[REQUIRED WORK]:
Please output the data below exactly as given, starting at its first line and stopping after the line that contains "# says where".

[MATERIAL]:
────────

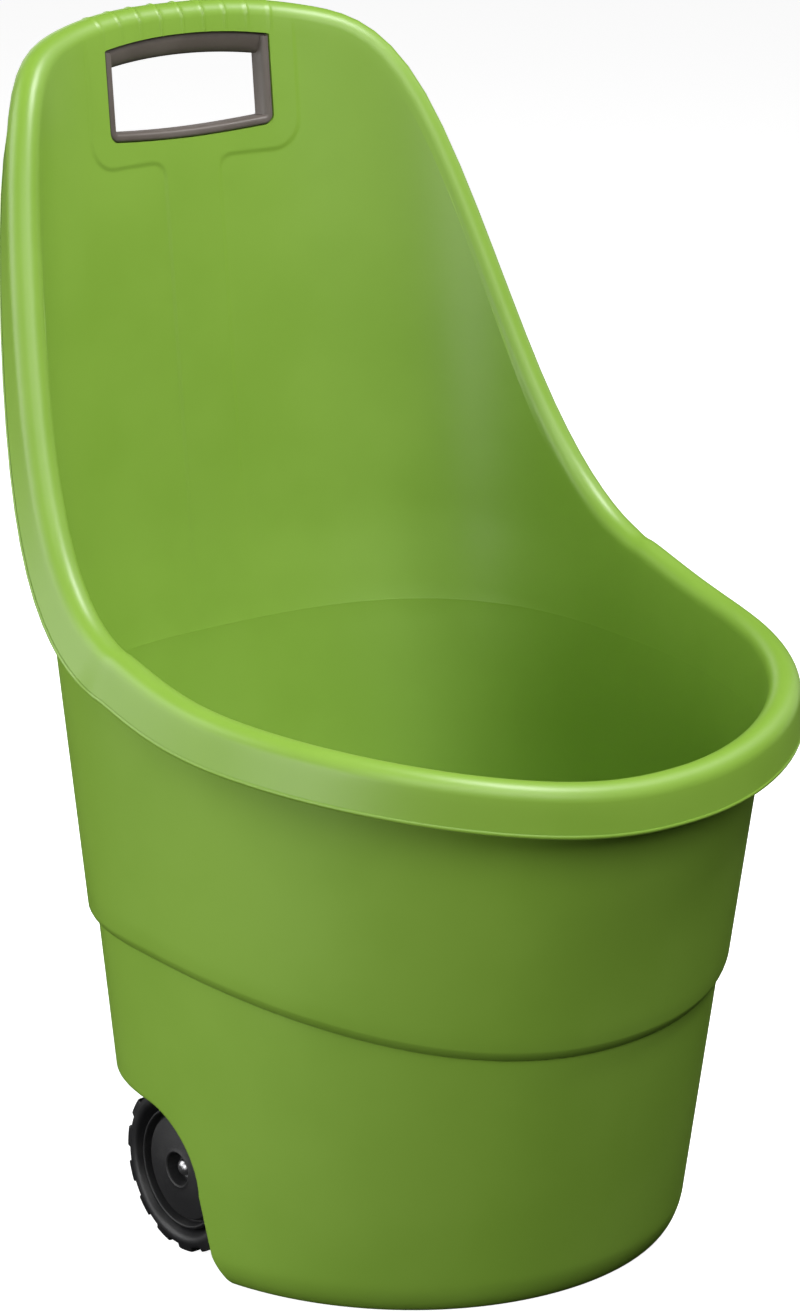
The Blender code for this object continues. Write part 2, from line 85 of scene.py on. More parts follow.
def mesh_from(name, vertices, faces):
    """A mesh with doubled points merged and its faces pointing out."""
    mesh = bpy.data.meshes.new(name)
    mesh.from_pydata(vertices, [], faces)
    work = bmesh.new()
    work.from_mesh(mesh)
    bmesh.ops.remove_doubles(work, verts=work.verts, dist=1e-6)
    bmesh.ops.recalc_face_normals(work, faces=work.faces)
    work.to_mesh(mesh)
    work.free()
    return mesh


def skin(name, rows, rows_close=False):
    """A closed skin over rows of points; the end rows are filled unless the rows close on themselves."""
    grid = np.stack(rows)
    count, around = grid.shape[:2]
    faces = quads(count, around, rows_close).tolist()
    if not rows_close:
        faces.append(list(range(around)))
        faces.append(list(range((count - 1) * around, count * around)))
    return mesh_from(name, grid.reshape(-1, 3).tolist(), faces)


def arc(centre, radius, start, end, count):
    """Points of an arc as (first, second) pairs, angles in degrees, both ends included."""
    angle = np.radians(np.linspace(start, end, count))
    return np.stack([centre[0] + radius * np.cos(angle), centre[1] + radius * np.sin(angle)], axis=-1)


def smooth(value):
    """0 below 0, 1 above 1, and an even S between them: three squares less two cubes."""
    t = np.clip(value, 0, 1)
    return t * t * (3 - 2 * t)


# %% [markdown]
# ## The tub's wall
#
# Seen from above, the tub is a rounded outline, longer to the front than to the back. A rounded
# outline is a circle whose sine and cosine are raised to a power below one. The wall leans outwards
# as it rises. Above the middle the back leans out less and the sides lean slightly in. One function
# says where the wall is at any angle and height, and nearly every other shape on the tub asks it.

# %% The wall as a function of angle and height
BASE_HALF_WIDTH = 0.1991
BASE_FRONT = 0.2117
BASE_BACK = 0.1214
CENTRE_Y = 0.01525
SIDE_DRAFT = 0.0541
FRONT_DRAFT = 0.1443
BACK_DRAFT = 0.1745
TUCK_HEIGHT = 0.45
SIDE_TUCK = 0.0859
BACK_TUCK = 0.0816
ROUND_FRONT_LOW = 2.02
ROUND_FRONT_HIGH = 2.34
ROUND_BACK = 2.72
WALL = 0.003
STEP_OUT = 0.0054


def signed_power(value, power):
    return np.sign(value) * np.abs(value) ** power


def wall_point(theta, z, inset=0.0, step=1.0):
    """Wall point at angle theta (0 is the front) and height z.

    It is moved in by inset and out by a share of the step.
    """
    z = z + 0.0 * theta
    tuck = np.maximum(z - TUCK_HEIGHT, 0)
    out = step * STEP_OUT - inset
    side = BASE_HALF_WIDTH + SIDE_DRAFT * z - SIDE_TUCK * tuck + out
    front = BASE_FRONT + FRONT_DRAFT * z + out
    back = BASE_BACK + BACK_DRAFT * z - BACK_TUCK * tuck + out
    share = np.clip(z / TUCK_HEIGHT, 0, 1)
    round_front = ROUND_FRONT_LOW * (1 - share) + ROUND_FRONT_HIGH * share
    forward = np.cos(theta) > 0
    power = 2 / np.where(forward, round_front, ROUND_BACK)
    x = side * signed_power(np.sin(theta), power)
    y = CENTRE_Y - np.where(forward, front, back) * signed_power(np.cos(theta), power)
    return np.stack([x, y, z], axis=-1)


# %% [markdown]
# Points at even angles would crowd at the corners and thin out in the middle of the back, just where
# the grip's fine ribs are. So the angles are chosen by length along the wall, with a weight that
# packs them closer at the ribs and at the edge of the wheel arch.

# %% Angles where the wall is sampled
COLUMNS = 416
TRIAL_ANGLES = 40001
HIGH_LINE = 0.78
LOW_LINE = 0.06
PANEL_HALF_WIDTH = 0.093
PANEL_MARGIN = 0.022
ARCH_MARGIN_FRONT = 0.055
ARCH_MARGIN_BACK = 0.05
FINE_AT_PANEL = 6.0
FINE_AT_ARCH = 5.0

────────

[SOLUTION]:
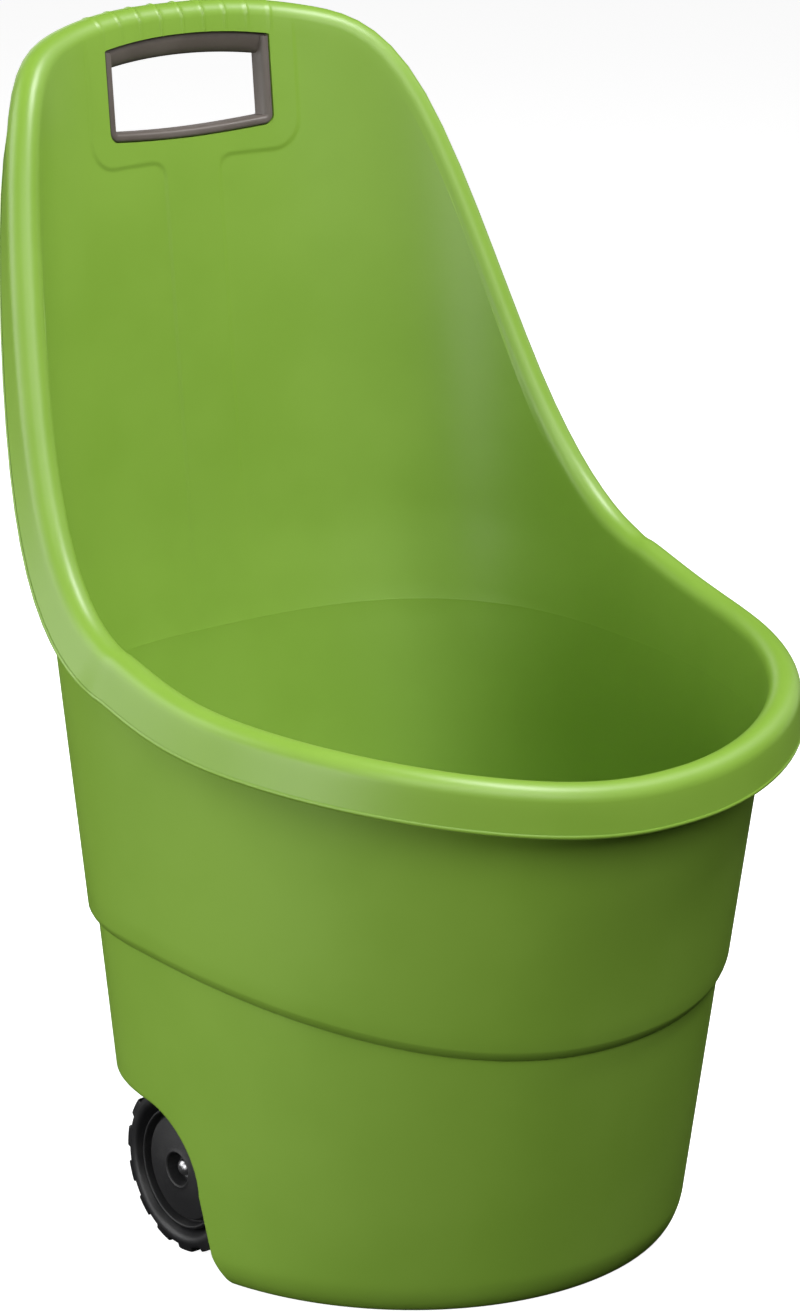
The Blender code for this object continues. Write part 2, from line 85 of scene.py on. More parts follow.
def mesh_from(name, vertices, faces):
    """A mesh with doubled points merged and its faces pointing out."""
    mesh = bpy.data.meshes.new(name)
    mesh.from_pydata(vertices, [], faces)
    work = bmesh.new()
    work.from_mesh(mesh)
    bmesh.ops.remove_doubles(work, verts=work.verts, dist=1e-6)
    bmesh.ops.recalc_face_normals(work, faces=work.faces)
    work.to_mesh(mesh)
    work.free()
    return mesh


def skin(name, rows, rows_close=False):
    """A closed skin over rows of points; the end rows are filled unless the rows close on themselves."""
    grid = np.stack(rows)
    count, around = grid.shape[:2]
    faces = quads(count, around, rows_close).tolist()
    if not rows_close:
        faces.append(list(range(around)))
        faces.append(list(range((count - 1) * around, count * around)))
    return mesh_from(name, grid.reshape(-1, 3).tolist(), faces)


def arc(centre, radius, start, end, count):
    """Points of an arc as (first, second) pairs, angles in degrees, both ends included."""
    angle = np.radians(np.linspace(start, end, count))
    return np.stack([centre[0] + radius * np.cos(angle), centre[1] + radius * np.sin(angle)], axis=-1)


def smooth(value):
    """0 below 0, 1 above 1, and an even S between them: three squares less two cubes."""
    t = np.clip(value, 0, 1)
    return t * t * (3 - 2 * t)


# %% [markdown]
# ## The tub's wall
#
# Seen from above, the tub is a rounded outline, longer to the front than to the back. A rounded
# outline is a circle whose sine and cosine are raised to a power below one. The wall leans outwards
# as it rises. Above the middle the back leans out less and the sides lean slightly in. One function
# says where the wall is at any angle and height, and nearly every other shape on the tub asks it.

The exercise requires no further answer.